• **TASK GOAL**
Repeat exactly the lines running from the line that contains "for name, make" to the line that contains "bpy.data.objects.remove(obj)"; include both ends and add nothing.

• **DATASET ROWS**
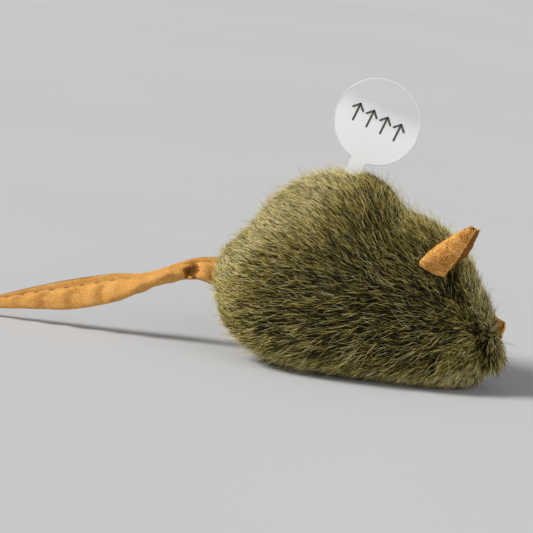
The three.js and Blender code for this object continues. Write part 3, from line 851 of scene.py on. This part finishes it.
TAIL_HIDDEN = 4.5 * MM  # length of the root that is sewn in under the fur
TAIL_LAYER = 0.8 * MM  # thickness of the suede
TAIL_ROWS = 190
TAIL_COLUMNS = 81
TAIL_FOLD = TAIL_COLUMNS // 2  # the column that runs along the fold
TAIL_STITCH_LEVEL = 0.74  # how far up from the fold the seam runs
TAIL_STITCH_PITCH = 4.9 * MM
TAIL_STITCH_DIP = 0.12 * MM  # how deep the seam is drawn in at each stitch
TAIL_STITCH_STEP = 0.55 * MM  # a stitch is three of these long
TAIL_STITCH_RADII = (0.08 * MM, 0.17 * MM, 0.17 * MM, 0.08 * MM)
TAIL_HOLLOW = (-53.6 * MM, -1.0 * MM, 2.5 * MM)  # place along X, height from the middle, radius
TAIL_HOLLOW_DEPTH = 3.3 * MM
TAIL_SHADED = 0.32  # where the painted shade in the hollow starts, as a share of the hollow's depth
TAIL_DARKEST_SHADE = 0.62  # where the painted shade turns darkest
# How much the limp suede rises over the CAD tail's middle, and spreads, by place along X in millimetres.
TAIL_RISE = [(-127, 0), (-64, 0.1), (-58, 0.7), (-52, 1.0), (-44, 0.4)]
TAIL_SPREAD = [(-127, 1), (-70, 1.0), (-62, 1.15), (-56, 1.4), (-51, 1.3), (-44, 1.5)]
# Half of the tube's puffed width and its lean in degrees, by place along X in millimetres.
TAIL_PUFF = [
    (-127, 0.5), (-117, 0.8), (-100, 1.3), (-84, 1.7),
    (-72, 1.9), (-63, 2.0), (-54, 2.9), (-44, 1.8),
]
TAIL_LEAN = [
    (-127, -10), (-108, -7), (-92, -2), (-80, 6), (-71, 34),
    (-64, 50), (-58, 36), (-50, 8), (-44, 4),
]


def by_place(table, places):
    """Values of a table of (millimetres, value) at places in metres, smoothed."""
    knots = np.array(table, float)
    fine = np.linspace(knots[0, 0], knots[-1, 0], 200)
    values = np.interp(fine, knots[:, 0], knots[:, 1])
    for _ in range(6):
        values = np.convolve(np.pad(values, 4, mode="edge"), np.ones(9) / 9, mode="valid")
    return np.interp(places / MM, fine, values)


def tail_line(places):
    """Height of the middle and depth of the CAD tail at places along X."""
    mesh = nodes["tail"].data
    tree = BVHTree.FromPolygons(
        [v.co.copy() for v in mesh.vertices], [list(p.vertices) for p in mesh.polygons]
    )
    low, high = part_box("tail")
    inside = np.clip(places, low.x + 0.3 * MM, high.x - 0.3 * MM)
    far = 0.1  # well outside the tail
    tops, bottoms = [], []
    for x in inside:
        tops.append(tree.ray_cast(Vector((x, 0, far)), Vector((0, 0, -1)))[0].z)
        bottoms.append(tree.ray_cast(Vector((x, 0, -far)), Vector((0, 0, 1)))[0].z)
    tops, bottoms = np.array(tops), np.array(bottoms)
    return (tops + bottoms) / 2, tops - bottoms


def tail_section(levels):
    """Height and half width of the folded strip, for levels from 0 at the fold to 1 at the edges."""
    knots = [0, 0.03, 0.07, 0.14, 0.24, 0.42, 0.6, 0.7, 0.76, 0.86, 1]
    heights = [-0.5, -0.495, -0.475, -0.42, -0.33, -0.13, 0.08, 0.2, 0.265, 0.36, 0.5]
    widths = [0, 0.34, 0.6, 0.85, 0.98, 1.0, 0.8, 0.48, 0.3, 0.38, 0.44]
    return np.interp(levels, knots, heights), np.interp(levels, knots, widths)


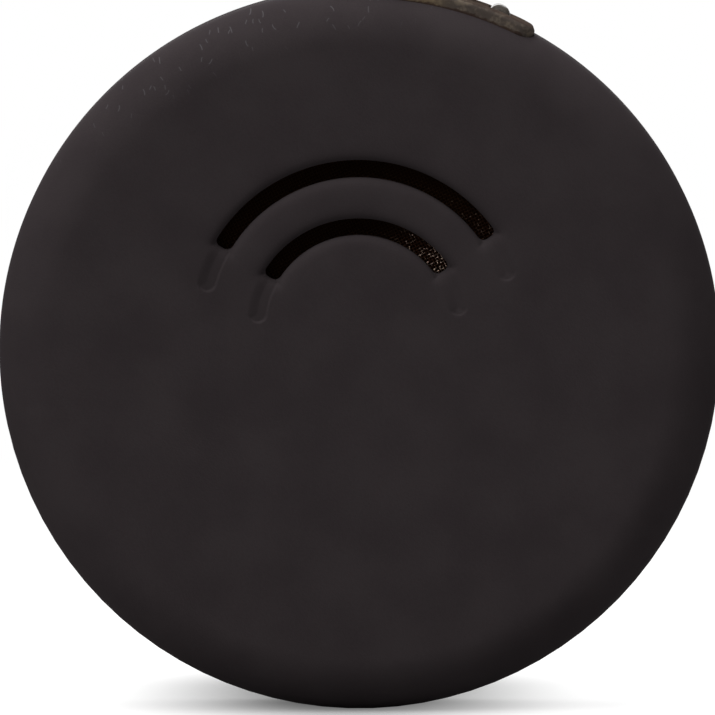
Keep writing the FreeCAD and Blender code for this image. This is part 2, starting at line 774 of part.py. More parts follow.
def key_loop():
    """Metal bracket: a strip bent to the rim, a loop for a key ring, and a tenon into the frame."""
    strip = strip_plate(STRIP_OUT, STRIP_IN, 0)
    top = [edge for edge in strip.Edges if is_at_radius(edge, STRIP_OUT)]
    strip = strip.makeFillet(STRIP_EDGE_R, top)
    loop_near, loop_far = SEAM - LOOP_T / 2, SEAM + LOOP_T / 2
    eye = spot(STRIP_CLOCK_DEG, LOOP_CENTRE_R, 0)
    root_r = STRIP_OUT - STRIP_T / 2
    legs = block(STRIP_CLOCK_DEG, root_r, LOOP_CENTRE_R, 2 * LOOP_R, loop_near, loop_far)
    loop = disc(LOOP_R, loop_near, loop_far, eye).fuse(legs).removeSplitter()
    outline = [edge for edge in loop.Edges if is_in_loop_face(edge, root_r)]
    loop = loop.makeFillet(LOOP_EDGE_R, outline)
    hole = disc(LOOP_HOLE_R, loop_near, loop_far, eye)
    tenon_near, tenon_far = SEAM - TENON_T / 2, SEAM + TENON_T / 2
    tenon = block(TENON_CLOCK_DEG, TENON_TIP, root_r, TENON_W, tenon_near, tenon_far)
    pin_hole = disc(PIN_R + FIT, 0, THICKNESS, spot(TENON_CLOCK_DEG, PIN_RING_R, 0))
    reach = BUTTON_H / 2 + RUNNING
    window = block(
        BUTTON_CLOCK_DEG,
        STRIP_IN - FIT,
        STRIP_OUT + OVERSHOOT,
        BUTTON_W + 2 * RUNNING,
        SEAM - reach,
        SEAM + reach,
    )
    return strip.fuse([loop, tenon]).cut([hole, pin_hole, window])


def is_at_radius(edge, radius):
    """True for an edge that lies on a cylinder about the disc's axis."""
    points = [edge.valueAt(edge.FirstParameter + (edge.LastParameter - edge.FirstParameter) * t)
              for t in (0.0, 0.5, 1.0)]
    return all(abs(math.hypot(p.x - CENTRE.x, p.z - CENTRE.z) - radius) < 1e-4 for p in points)


def is_in_loop_face(edge, root_r):
    """True for an edge of the loop's outline, but not for those sunk in the strip."""
    box = edge.BoundBox
    middle = edge.valueAt((edge.FirstParameter + edge.LastParameter) / 2) - CENTRE
    clear_of_root = middle.dot(outward(STRIP_CLOCK_DEG)) > root_r + FIT
    return box.YLength < 1e-6 and clear_of_root


def loop_pin():
    """Pin that holds the bracket's tenon in the frame."""
    near = BOARD_BACK + PIN_END_GAP + FIT
    return disc(PIN_R, near, FRAME_BACK - PIN_END_GAP, spot(TENON_CLOCK_DEG, PIN_RING_R, 0))


def cell_can():
    """The cell's positive can, crimped over its seal, with a plus sign on its back."""
    front = CELL_FRONT + CELL_CAP_STEP
    body = disc(CELL_R, front, CELL_BACK)
    rims = [edge for edge in body.Edges if edge.Closed and edge.BoundBox.YMin > level(front) + FIT]
    body = body.makeFillet(CELL_CAN_T, rims)
    inside = disc(CELL_R - CELL_CAN_T, front + CELL_CAN_T, CELL_BACK - CELL_CAN_T)
    mouth = disc(CELL_R - CELL_CRIMP_W, front, CELL_BACK - CELL_CAN_T)
    back, sunk = CELL_BACK, CELL_BACK - MARK_DEEP
    upright = block(0, -PLUS_L / 2, PLUS_L / 2, PLUS_W, sunk, back)
    level_bar = block(0, -PLUS_W / 2, PLUS_W / 2, PLUS_L, sunk, back)
    return body.cut([inside, mouth, upright.fuse(level_bar)])


def cell_cap():
    """The cell's negative cap, with the cell's filling as one solid."""
    face = disc(CELL_CAP_R, CELL_FRONT, CELL_FRONT + CELL_CAP_STEP + CELL_CAN_T)
    filling = disc(CELL_FILL_R, CELL_FRONT + CELL_CAP_STEP + CELL_CAN_T, CELL_BACK - CELL_CAN_T)
    return face.fuse(filling)


def cell_seal():
    """Plastic ring that parts the cap from the can."""
    front = CELL_FRONT + CELL_CAP_STEP
    lip = ring(CELL_R - CELL_CRIMP_W, CELL_CAP_R, front, front + CELL_CAN_T)
    sleeve = ring(CELL_R - CELL_CAN_T, CELL_FILL_R, front + CELL_CAN_T, CELL_BACK - CELL_CAN_T)
    return lip.fuse(sleeve)


def negative_contact():
    """Stamped spring under the middle of the cell: a hub, three arms and a thin outer ring."""
    body = disc(LEAF_HUB_R, BOARD_BACK, CELL_FRONT)
    rim_in = LEAF_R - LEAF_RIM_W
    for k in range(LEAF_ARM_COUNT):
        clock = FULL_TURN_DEG / LEAF_ARM_COUNT * k
        arm = block(clock, 0, LEAF_R - LEAF_RIM_W / 2, LEAF_ARM_W, BOARD_BACK, CELL_FRONT)
        body = body.fuse(arm)
    return body.fuse(ring(LEAF_R, rim_in, BOARD_BACK, CELL_FRONT)).removeSplitter()


def positive_contact():
    """Side spring that touches the cell's can, with a foot under the frame."""
    inner = CELL_R + CLIP_GAP
    leaf = sector(
        inner + CLIP_T,
        inner,
        BOARD_BACK,
        CLIP_BACK,
        CLIP_CLOCK_DEG - CLIP_SPAN_DEG,
        CLIP_CLOCK_DEG + CLIP_SPAN_DEG,
    )
    foot = sector(
        inner + CLIP_FOOT_L,
        inner,
        BOARD_BACK,
        BOARD_BACK + LEAF_T,
        CLIP_CLOCK_DEG - CLIP_FOOT_SPAN_DEG,
        CLIP_CLOCK_DEG + CLIP_FOOT_SPAN_DEG,
    )
    return leaf.fuse(foot).removeSplitter()


def battery_cover():
    """Screw-in cover with a coin slot, a seat for its seal ring and three helical lugs."""
    plate = disc(COVER_R, COVER_FRONT, THICKNESS)
    rims = [edge for edge in plate.Edges if edge.Closed and edge.BoundBox.YMin > level(THICKNESS) - FIT]
    plate = plate.makeFillet(COVER_EDGE_R, rims)
    skirt = ring(SKIRT_OUT, FRAME_IN, COLLAR_FRONT + RUNNING, COVER_FRONT + FIT)
    body = plate.fuse(skirt)
    step = ring(COVER_R + OVERSHOOT, O_RING_IN - O_RING_GAP, COVER_FRONT, SHELF + O_RING_T + 2 * O_RING_GAP)
    half = COIN_SLOT_W / 2
    straight = COIN_SLOT_L / 2 - half
    sunk = THICKNESS - COIN_SLOT_DEEP
    slot = block(0, -straight, straight, COIN_SLOT_W, sunk, THICKNESS + OVERSHOOT)
    for clock in (0.0, 180.0):
        slot = slot.fuse(disc(half, sunk, THICKNESS + OVERSHOOT, spot(clock, straight, 0)))
    body = body.cut([step, slot, back_dot(0.0, COVER_R - 3 * DOT_R)])
    for clock in lug_clocks():
        first, last = clock - LUG_HALF_SPAN_DEG, clock + LUG_HALF_SPAN_DEG
        start = LUG_DEPTH - rise(LUG_HALF_SPAN_DEG)
        body = body.fuse(helical_band(SKIRT_OUT - LUG_OUT / 2, LUG_R, LUG_H, start, first, last))
    return body


def cover_o_ring():
    """Seal ring between the cover's edge and the shelf of the back shell."""
    half = O_RING_T / 2
    middle = FreeCAD.Vector(CENTRE.x, level(SHELF + O_RING_GAP + half), CENTRE.z)
    return Part.makeTorus(O_RING_IN + half, half, middle, ACROSS)


def cover_pad():
    """Foam pad on the inside of the cover, which keeps the cell from rattling."""
    return disc(PAD_R, CELL_BACK + PAD_GAP, COVER_FRONT)


def chip_capacitors():
    """The board's small capacitors."""
    return Part.makeCompound(
        [on_board(CAPACITOR_L, CAPACITOR_W, CAPACITOR_H, clock) for clock in CAPACITOR_CLOCKS_DEG]
    )


def chip_resistors():
    """The board's small resistors."""
    return Part.makeCompound(
        [on_board(RESISTOR_L, RESISTOR_W, RESISTOR_H, clock) for clock in RESISTOR_CLOCKS_DEG]
    )


NODES = {
    "front_shell": front_shell,
    "back_shell": back_shell,
    "inner_frame": inner_frame,
    "circuit_board": circuit_board,
    "radio_chip": radio_chip,
    "crystal": crystal,
    "chip_antenna": chip_antenna,
    "power_inductor": power_inductor,
    "chip_capacitors": chip_capacitors,
    "chip_resistors": chip_resistors,
    "board_screws": board_screws,
    "speaker_mesh": speaker_mesh,
    "mesh_gasket": mesh_gasket,
    "piezo_plate": piezo_plate,
    "piezo_ceramic": piezo_ceramic,
    "piezo_ring": piezo_ring,
    "piezo_contacts": piezo_contacts,
    "tact_switch": tact_switch,
    "switch_plunger": switch_plunger,
    "side_button": side_button,
    "button_seal": button_seal,
    "key_loop": key_loop,
    "loop_pin": loop_pin,
    "cell_can": cell_can,
    "cell_cap": cell_cap,
    "cell_seal": cell_seal,
    "negative_contact": negative_contact,
    "positive_contact": positive_contact,
    "battery_cover": battery_cover,
    "cover_o_ring": cover_o_ring,
    "cover_pad": cover_pad,
}

os.makedirs("parts", exist_ok=True)
for name, make in NODES.items():
    shape = make()
    shape.exportStep(f"parts/{name}.step")
    solids = len(shape.Solids)
    print(f"{name}: {solids} solid(s), {shape.Volume:.3f} mm3, valid {shape.isValid()}")
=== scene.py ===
import math

import bmesh
import bpy
import numpy as np
from mathutils import Matrix, Vector


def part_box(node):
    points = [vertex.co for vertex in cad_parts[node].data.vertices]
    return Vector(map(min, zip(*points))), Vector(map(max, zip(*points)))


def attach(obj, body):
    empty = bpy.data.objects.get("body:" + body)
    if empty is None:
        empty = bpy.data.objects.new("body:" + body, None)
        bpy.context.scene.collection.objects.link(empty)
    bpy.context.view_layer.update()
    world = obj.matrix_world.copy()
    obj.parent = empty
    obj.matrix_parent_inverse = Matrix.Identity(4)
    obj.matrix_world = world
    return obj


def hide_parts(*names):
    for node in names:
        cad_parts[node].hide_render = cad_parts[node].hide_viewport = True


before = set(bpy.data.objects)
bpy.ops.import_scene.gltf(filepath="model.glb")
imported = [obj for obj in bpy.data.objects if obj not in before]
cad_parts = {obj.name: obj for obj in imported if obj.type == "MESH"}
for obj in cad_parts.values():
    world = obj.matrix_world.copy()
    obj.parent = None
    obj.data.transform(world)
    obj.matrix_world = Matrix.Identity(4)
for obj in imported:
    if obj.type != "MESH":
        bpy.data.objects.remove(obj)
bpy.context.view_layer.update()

# Camera: a long lens at the level of the disc, looking down on it a little, as for a product picture.
# The finder stands rolled by two degrees on its rim, so the camera leans by as much the other way.
# Lengths in this file are in millimetres, and a mesh is turned to metres as it is made.


def new_object(name, data):
    """A new object in the scene that holds a mesh, a lamp or a camera."""
    made = bpy.data.objects.new(name, data)
    bpy.context.scene.collection.objects.link(made)
    return made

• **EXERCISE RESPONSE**
for name, make in NODES.items():
    shape = make()
    shape.exportStep(f"parts/{name}.step")
    solids = len(shape.Solids)
    print(f"{name}: {solids} solid(s), {shape.Volume:.3f} mm3, valid {shape.isValid()}")
=== scene.py ===
import math

import bmesh
import bpy
import numpy as np
from mathutils import Matrix, Vector


def part_box(node):
    points = [vertex.co for vertex in cad_parts[node].data.vertices]
    return Vector(map(min, zip(*points))), Vector(map(max, zip(*points)))


def attach(obj, body):
    empty = bpy.data.objects.get("body:" + body)
    if empty is None:
        empty = bpy.data.objects.new("body:" + body, None)
        bpy.context.scene.collection.objects.link(empty)
    bpy.context.view_layer.update()
    world = obj.matrix_world.copy()
    obj.parent = empty
    obj.matrix_parent_inverse = Matrix.Identity(4)
    obj.matrix_world = world
    return obj


def hide_parts(*names):
    for node in names:
        cad_parts[node].hide_render = cad_parts[node].hide_viewport = True


before = set(bpy.data.objects)
bpy.ops.import_scene.gltf(filepath="model.glb")
imported = [obj for obj in bpy.data.objects if obj not in before]
cad_parts = {obj.name: obj for obj in imported if obj.type == "MESH"}
for obj in cad_parts.values():
    world = obj.matrix_world.copy()
    obj.parent = None
    obj.data.transform(world)
    obj.matrix_world = Matrix.Identity(4)
for obj in imported:
    if obj.type != "MESH":
        bpy.data.objects.remove(obj)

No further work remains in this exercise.